We discuss Australia's gas market in our Power Perspectives podcast.
Reserving the future
Australia’s proposed national gas reservation scheme is being developed against a backdrop of rising domestic and international energy costs, declining production in southern states and increasing geopolitical risk, including global LNG disruptions linked to the Iran conflict.
What Australian markets are affected by the new scheme?
The new scheme is national in scope and no exporter is exempt. While the west coast has experienced a domestic reservation of 15% for the past 20 years, the east coast and northern Australia have operated without any equivalent obligation. Therefore, the scheme is more relevant to the east coast market given emerging shortfalls, export projects not located near southern centres and no historical reservation policy.
In Victoria, gas reserves are steadily depleting. AEMO indicated that without new supply, a structural gas shortfall could occur from 2029. How Victoria will access gas reserved under the scheme remains uncertain.
Interestingly, emerging projects such as Beetaloo would be subject to the new 20% domestic supply requirement on any future LNG export production. With Tamboran Resources targeting first Beetaloo gas sales later this year and APA Group progressing pipeline infrastructure to connect the basin to the east coast grid and Darwin, how the scheme interacts with these developments as they progress toward LNG export also remains a live question.
What is the scheme seeking to achieve?
The scheme is intended to reduce gas costs for consumers and may create new opportunities across the gas sector, including in power generation and customer supply. It aims to ensure that a sufficient portion of domestically produced gas is available to support key industries, such as manufacturing, address cost-of-living pressures, and potentially reduce pressure to increase taxes on gas exports.

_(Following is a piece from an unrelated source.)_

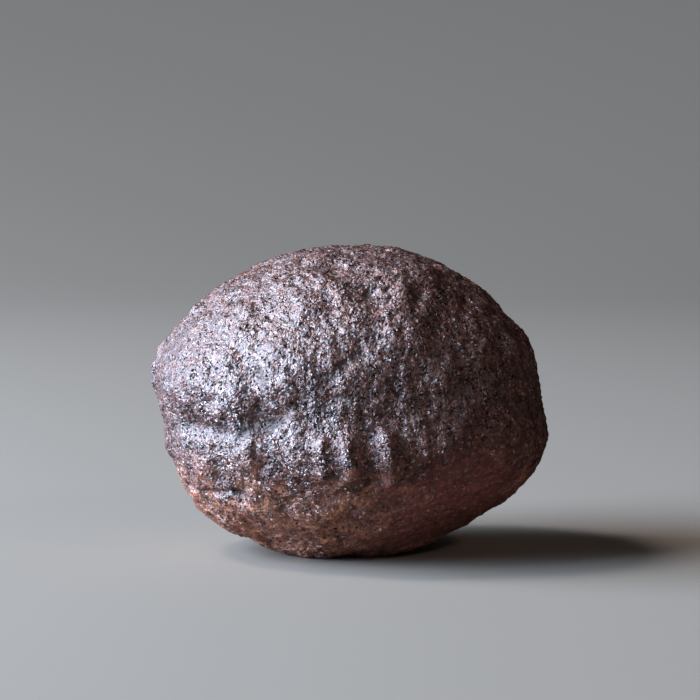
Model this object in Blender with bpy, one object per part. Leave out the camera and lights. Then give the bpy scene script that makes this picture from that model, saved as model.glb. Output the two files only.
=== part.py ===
"""A moqui marble: one iron-oxide-cemented sandstone concretion, as a single closed solid.

Metres, +Z up, with the broad front face towards -Y. The origin is the middle of the
bounding box's bottom, in the plane of the small flat spot that the stone rests on.
"""
import math

import bmesh
import bpy
from mathutils import Vector, noise

MM = 0.001

# Driving dimensions, in millimetres from the stone's centre.
# The front outline is a reach for each clock angle, in degrees from the right end over the top.
FRONT_OUTLINE = (
    (0, 22.5), (20, 21.8), (40, 20.3), (60, 19.2), (85, 18.4), (110, 18.8), (130, 19.8),
    (150, 21.5), (160, 22.6), (170, 23.5), (185, 22.1), (205, 21.8), (220, 21.7), (235, 20.0),
    (255, 19.0), (275, 18.3), (295, 19.1), (315, 20.2), (330, 21.9), (345, 23.5),
)
FRONT_DEPTH = 20.4
BACK_DEPTH = 21.0
ROUNDNESS = 2.1
FLAT_SPOT_DROP = 17.75

# The waist ridge runs round the whole stone at one level, with a fainter crest below it.
RIDGE_LEVEL = -4.2
RIDGE_HEIGHT = 0.65
RIDGE_HALF_WIDTH = 2.4
LOWER_CREST_LEVEL = -9.2
LOWER_CREST_HEIGHT = 0.3
LOWER_CREST_HALF_WIDTH = 1.8
RIDGE_SWAY = 0.8

# Lumps and wrinkles that cover the whole stone: spacing and height.
LUMP_SPACING = 4.8
LUMP_HEIGHT = 0.5
WRINKLE_SPACING = 2.6
WRINKLE_HEIGHT = 0.55
WRINKLE_STRETCH = 0.4
SMALL_LUMP_SPACING = 2.8
SMALL_LUMP_HEIGHT = 0.4
SWELL_SPACING = 15.0
SWELL_HEIGHT = 0.9

# Swellings and pits of their own: side (-1 front, 1 back), x, z, radius and height.
SWELLINGS = {
    "left bulge": (-1, -17.2, 4.2, 6.0, 0.75),
    "inner lobe of the bulge": (-1, -6.4, 4.6, 4.4, 0.65),
    "top left knob": (-1, -18.1, 11.0, 1.0, 0.8),
    "left edge knob, upper": (-1, -22.2, 6.6, 0.9, 0.35),
    "left edge knob, lower": (-1, -23.5, 4.0, 0.9, 0.4),
    "right edge swelling, upper": (-1, 20.8, 8.2, 1.5, 0.35),
    "right edge swelling, lower": (-1, 21.9, 4.6, 1.5, 0.35),
    "hollow right of the middle": (-1, 6.0, 2.5, 4.5, -0.45),
    "top pit": (-1, 2.4, 13.8, 1.2, -0.5),
    "top right pit": (-1, 7.9, 13.6, 1.4, -0.65),
    "top right hollow": (-1, 11.5, 11.0, 2.6, -0.35),
    "left lobe of the ridge": (-1, -17.0, -6.2, 2.8, 0.4),
    "saddle in the ridge": (-1, -7.4, -4.4, 3.0, -0.5),
    "dent above the saddle": (-1, -8.6, -2.2, 1.8, -0.35),
    "middle lobe of the ridge": (-1, 0.6, -5.0, 3.2, 0.9),
    "right lobe of the ridge": (-1, 6.3, -4.8, 2.8, 0.75),
    "lower left pit": (-1, -13.0, -9.4, 1.2, -0.6),
    "lower left lobe": (-1, -10.3, -11.0, 3.4, 0.45),
    "lower middle lobe": (-1, -2.5, -10.5, 3.2, 0.35),
    "back bulge": (1, 9.0, 4.5, 6.5, 0.9),
    "back lower bulge": (1, -9.0, -9.0, 5.0, 0.6),
    "back pit": (1, -5.0, 8.5, 1.6, -0.7),
    "back end pit": (1, 15.5, -1.0, 1.8, -0.5),
    "top hollow": (1, 4.0, 16.5, 3.0, -0.4),
}

# Upright ribs across the ridge on the front: x, z, half length and height.
RIB_HALF_WIDTH = 1.15
RIBS = (
    (-16.1, -4.8, 1.5, 0.45), (-11.6, -3.6, 1.5, 0.3), (-5.9, -3.9, 1.6, 0.4),
    (-3.2, -4.6, 1.8, 0.8), (-0.2, -4.8, 1.8, 0.7), (4.4, -4.6, 2.5, 1.0),
    (8.6, -4.4, 1.7, 0.5), (11.0, -4.2, 1.7, 0.45), (17.0, -3.4, 1.4, 0.45),
)

# Creases and small crests: side, half width, height, and the x and z of each point.
CRESTS = {
    "waist crease": (
        -1, 1.3, -0.6,
        ((-22.0, -2.8), (-16.0, -1.7), (-11.0, -0.9), (-7.1, 0.6), (-2.4, 1.9), (0.8, 3.6)),
    ),
    "crease between the lobes": (-1, 1.2, -0.6, ((-11.8, 6.5), (-11.2, 3.0), (-10.2, 0.4))),
    "shoulder": (-1, 3.0, 0.5, ((7.0, 15.5), (5.5, 8.0), (1.0, 3.4))),
    "top right crest": (-1, 0.9, 0.45, ((5.6, 13.0), (9.5, 15.9))),
    "top crest": (-1, 0.9, 0.35, ((-3.0, 15.8), (-1.6, 14.2))),
    "top left crest": (-1, 0.9, 0.35, ((-6.5, 13.4), (-4.0, 12.6))),
    "right ledge": (-1, 1.1, 0.4, ((13.8, 6.8), (18.0, 6.6), (21.6, 5.8))),
    "crease under the ledge": (-1, 1.2, -0.35, ((13.8, 5.0), (18.0, 4.8), (21.6, 4.0))),
    "crease over the facet": (-1, 1.3, -0.45, ((4.5, -8.2), (12.0, -8.4), (19.5, -8.0))),
    "back crease": (1, 1.5, -0.8, ((-20.0, 1.0), (-12.0, 3.0), (-3.0, 1.5), (6.0, -1.5))),
    "back upper crease": (1, 1.2, -0.5, ((4.0, 12.0), (11.0, 9.5), (16.0, 5.0))),
}

# The smoother facet under the ridge at the right, with its beds: centre x and z, and reach.
FACET_CENTRE = (12.0, -12.5)
FACET_REACH = 7.5
FACET_DROP = 0.35
FACET_SMOOTHING = 0.8
BED_SPACING = 2.1
BED_HEIGHT = 0.12

# Each face of the starting cube is cut into this many squares a side.
GRID = 28

STONE_NAME = "moqui_marble"
STONE_COLOUR = (0.075, 0.05, 0.042, 1.0)
STONE_ROUGHNESS = 0.5
STONE_METALLIC = 0.0


def clear_scene():
    for leftover in list(bpy.data.objects):
        bpy.data.objects.remove(leftover, do_unlink=True)


def smooth_step(low, high, value):
    """0 below low, 1 above high and an even rise between them."""
    share = min(max((value - low) / (high - low), 0.0), 1.0)
    return share * share * (3.0 - 2.0 * share)


def bell(distance, width):
    return math.exp(-((distance / width) ** 2))


def outline_reach(angle):
    """The front outline's reach at an angle in degrees, on one smooth closed curve."""
    count = len(FRONT_OUTLINE)
    angle = angle % 360.0
    after = next((i for i, (mark, _) in enumerate(FRONT_OUTLINE) if mark > angle), count)

    def knot(index):
        turns, place = divmod(index, count)
        mark, reach = FRONT_OUTLINE[place]
        return mark + 360.0 * turns, reach

    (a0, r0), (a1, r1), (a2, r2), (a3, r3) = (knot(after + step) for step in (-2, -1, 0, 1))
    span = a2 - a1
    share = (angle - a1) / span
    rise_in = (r2 - r0) / (a2 - a0) * span
    rise_out = (r3 - r1) / (a3 - a1) * span
    return (
        (2 * share**3 - 3 * share**2 + 1) * r1
        + (share**3 - 2 * share**2 + share) * rise_in
        + (3 * share**2 - 2 * share**3) * r2
        + (share**3 - share**2) * rise_out
    )


def plain_point(direction):
    """The point of the plain rounded form, with no lumps, in a direction from the centre."""
    across = math.hypot(direction.x, direction.z)
    reach = outline_reach(math.degrees(math.atan2(direction.z, direction.x)))
    depth = FRONT_DEPTH if direction.y < 0.0 else BACK_DEPTH
    total = (across / reach) ** ROUNDNESS + (abs(direction.y) / depth) ** ROUNDNESS
    return direction * total ** (-1.0 / ROUNDNESS)


def face_point(side, x, z):
    """The plain form's point at x and z, on its front (side -1) or its back (side 1)."""
    across = math.hypot(x, z)
    reach = outline_reach(math.degrees(math.atan2(z, x)))
    if across >= reach:
        return Vector((x, 0.0, z)) * (reach / across)
    depth = FRONT_DEPTH if side < 0 else BACK_DEPTH
    y = depth * (1.0 - (across / reach) ** ROUNDNESS) ** (1.0 / ROUNDNESS)
    return Vector((x, side * y, z))


def distance_to_path(point, path):
    nearest = math.inf
    for start, end in zip(path, path[1:]):
        run = end - start
        share = min(max((point - start).dot(run) / run.length_squared, 0.0), 1.0)
        nearest = min(nearest, (point - start - run * share).length)
    return nearest


def ripple(point, spacing, stretch=1.0):
    """Even noise between -1 and 1, its bumps a spacing apart and drawn out upright."""
    return noise.noise(Vector((point.x, point.y, point.z * stretch)) * 2.0 / spacing)


def domes(point, spacing):
    """Rounded lumps with creases between them, 0.5 at their tops."""
    nearest = noise.voronoi(point / spacing)[0][0]
    return 0.5 - 1.6 * nearest * nearest


def waist(point):
    """The ridge round the stone and the fainter crest below it."""
    level = point.z - RIDGE_SWAY * ripple(point, 22.0)
    ridge = RIDGE_HEIGHT * bell(level - RIDGE_LEVEL, RIDGE_HALF_WIDTH)
    crest = LOWER_CREST_HEIGHT * bell(level - LOWER_CREST_LEVEL, LOWER_CREST_HALF_WIDTH)
    return ridge * (0.8 + 0.5 * ripple(point, 18.0, 0.0)) + crest * (0.5 + ripple(point, 8.0))


def cover(point):
    """The lumps all over, drawn out into upright wrinkles near the waist."""
    near_waist = 1.0 - smooth_step(7.0, 12.0, abs(point.z - 1.0))
    wrinkles = WRINKLE_HEIGHT * ripple(point, WRINKLE_SPACING, WRINKLE_STRETCH)
    bumps = SMALL_LUMP_HEIGHT * ripple(point, SMALL_LUMP_SPACING)
    return (
        LUMP_HEIGHT * domes(point, LUMP_SPACING)
        + wrinkles * near_waist
        + bumps * (1.0 - 0.5 * near_waist)
    )


def place_features():
    """Sets the swellings, and the creases, crests and ribs, on the plain form."""
    swellings = [
        (face_point(side, x, z), radius, height)
        for side, x, z, radius, height in SWELLINGS.values()
    ]
    lines = [
        ([face_point(side, x, z) for x, z in places], width, height)
        for side, width, height, places in CRESTS.values()
    ]
    for x, z, half_length, height in RIBS:
        ends = [face_point(-1, x, z + half_length), face_point(-1, x, z - half_length)]
        lines.append((ends, RIB_HALF_WIDTH, height))
    return swellings, lines


def relief(point, swellings, lines):
    """How far the real surface stands out of the plain form at a point, in millimetres."""
    facet = bell((point - face_point(-1, *FACET_CENTRE)).length, FACET_REACH)
    out_of_sight = max(smooth_step(2.0, 12.0, point.y), smooth_step(11.0, 16.0, -point.z))
    height = (1.0 - FACET_SMOOTHING * facet) * (cover(point) + waist(point))
    height += SWELL_HEIGHT * ripple(point, SWELL_SPACING) * out_of_sight
    height += facet * (BED_HEIGHT * math.sin(math.tau * point.z / BED_SPACING) - FACET_DROP)
    height += sum(rise * bell((point - spot).length, radius) for spot, radius, rise in swellings)
    height += sum(rise * bell(distance_to_path(point, path), width) for path, width, rise in lines)
    return height


def make_material():
    material = bpy.data.materials.new("iron_stone")
    material.use_nodes = True
    shader = material.node_tree.nodes["Principled BSDF"]
    shader.inputs["Base Color"].default_value = STONE_COLOUR
    shader.inputs["Roughness"].default_value = STONE_ROUGHNESS
    shader.inputs["Metallic"].default_value = STONE_METALLIC
    material.diffuse_color = STONE_COLOUR
    return material


def make_stone(collection):
    """Rounds a subdivided cube into the stone and levels its flat spot."""
    swellings, lines = place_features()
    form = bmesh.new()
    bmesh.ops.create_cube(form, size=2.0)
    bmesh.ops.subdivide_edges(form, edges=form.edges[:], cuts=GRID - 1, use_grid_fill=True)
    for vertex in form.verts:
        even = [math.tan(value * math.pi / 4.0) for value in vertex.co]
        direction = Vector(even).normalized()
        point = plain_point(direction)
        point += direction * relief(point, swellings, lines)
        point.z = max(point.z, -FLAT_SPOT_DROP)
        vertex.co = point
    bmesh.ops.triangulate(form, faces=form.faces[:], quad_method="SHORT_EDGE")

    lows = [min(vertex.co[axis] for vertex in form.verts) for axis in range(3)]
    highs = [max(vertex.co[axis] for vertex in form.verts) for axis in range(3)]
    middle = Vector(((lows[0] + highs[0]) / 2.0, (lows[1] + highs[1]) / 2.0, lows[2]))
    for vertex in form.verts:
        vertex.co = (vertex.co - middle) * MM
    bmesh.ops.recalc_face_normals(form, faces=form.faces[:])

    mesh = bpy.data.meshes.new(STONE_NAME)
    form.to_mesh(mesh)
    form.free()
    mesh.shade_smooth()
    mesh.materials.append(make_material())
    stone = bpy.data.objects.new(STONE_NAME, mesh)
    collection.objects.link(stone)
    return stone


def main():
    clear_scene()
    collection = bpy.data.collections.new("Moqui marble")
    bpy.context.scene.collection.children.link(collection)
    make_stone(collection)


main()
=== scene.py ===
# %% [markdown]
# A moqui marble is a ball of sandstone whose outer sand is cemented by iron oxide. The
# crust is dark chocolate brown and as rough as coarse sandpaper, and its coated grains
# shine like dull metal where the light strikes them. This lesson dresses a plain solid
# of the stone's true size and shape with that crust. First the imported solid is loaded.

# %% Load the solid stone
import math

import bpy
import numpy as np
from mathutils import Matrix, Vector


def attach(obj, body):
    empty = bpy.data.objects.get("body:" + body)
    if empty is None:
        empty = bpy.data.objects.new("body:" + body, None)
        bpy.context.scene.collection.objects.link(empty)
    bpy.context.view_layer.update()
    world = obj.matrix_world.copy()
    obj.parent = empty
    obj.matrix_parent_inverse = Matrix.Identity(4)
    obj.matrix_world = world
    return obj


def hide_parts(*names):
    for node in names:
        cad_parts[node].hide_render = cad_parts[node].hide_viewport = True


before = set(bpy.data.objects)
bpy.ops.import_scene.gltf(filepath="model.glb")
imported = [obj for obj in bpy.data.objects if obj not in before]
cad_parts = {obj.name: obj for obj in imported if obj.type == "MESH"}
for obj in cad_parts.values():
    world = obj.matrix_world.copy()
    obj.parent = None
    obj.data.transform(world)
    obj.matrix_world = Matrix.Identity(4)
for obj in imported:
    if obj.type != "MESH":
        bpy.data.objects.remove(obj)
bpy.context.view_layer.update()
solid_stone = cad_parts["moqui_marble"]
MM = 0.001
MIDDLE_HEIGHT = 17.75 * MM
MIDDLE = Vector((0.0, 0.0, MIDDLE_HEIGHT))

# %% [markdown]
# Operators act on whatever is selected, and a fresh import is selected all over. So each
# step starts by picking the one object that it works on. A modifier is added, set and
# applied at once, which leaves a plain mesh that later steps can measure.

# %% Helpers for picking an object and applying a modifier
def pick(thing):
    for other in list(bpy.context.selected_objects):
        other.select_set(False)
    thing.select_set(True)
    bpy.context.view_layer.objects.active = thing


def apply_modifier(thing, kind, **settings):
    pick(thing)
    modifier = thing.modifiers.new(kind.lower(), kind)
    for name, value in settings.items():
        setattr(modifier, name, value)
    bpy.ops.object.modifier_apply(modifier=modifier.name)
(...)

Following months of consultation with industry, the Government confirmed the key features of the scheme on 7 May 2026. A draft Design Framework has since been developed and was released on 26 May. The government is inviting interested stakeholders to provide feedback on the draft Design Framework, which outlines how the reservation scheme would operate.
Under the draft Design Framework, LNG exporters will be required to supply (rather than merely offer) a volume equal to 20% of their total exports to the domestic market, commencing on 1 July 2027. Export contracts entered into before 22 December 2025 will be honoured, allowing exporters to meet their existing commitments. However, the protection for pre-existing contracts is subject to the exporter demonstrating that there is no viable alternative to meet the domestic supply obligation other than breaching those contracts. As such, it does not appear that exporters will automatically receive an exemption for pre-existing contracts if there are alternative ways to achieve domestic supply (such as purchasing third-party gas).
The scheme will replace the ADGSM and the voluntary Heads of Agreement and reform the Gas Market Code. The Government has described this as a historic shift in domestic gas market settings, creating a single national domestic supply obligation and offering greater certainty to the local market.
LNG exporters seeking access to the international spot market will need to demonstrate to the Minister that they have actually supplied the domestic market to obtain an export approval.
The design of the scheme will be critical to ensuring that…
Further, given that the export contracts entered into before 22 December 2025 are preserved, the impact of the scheme on domestic gas supply in the short to medium term is unclear. The Government has confirmed the scheme applies to the spot market and prospective (uncontracted) gas, meaning its impact will increase as existing long term LNG contracts expire.
All participants in Australia’s gas market are highly interested in the final design of the scheme.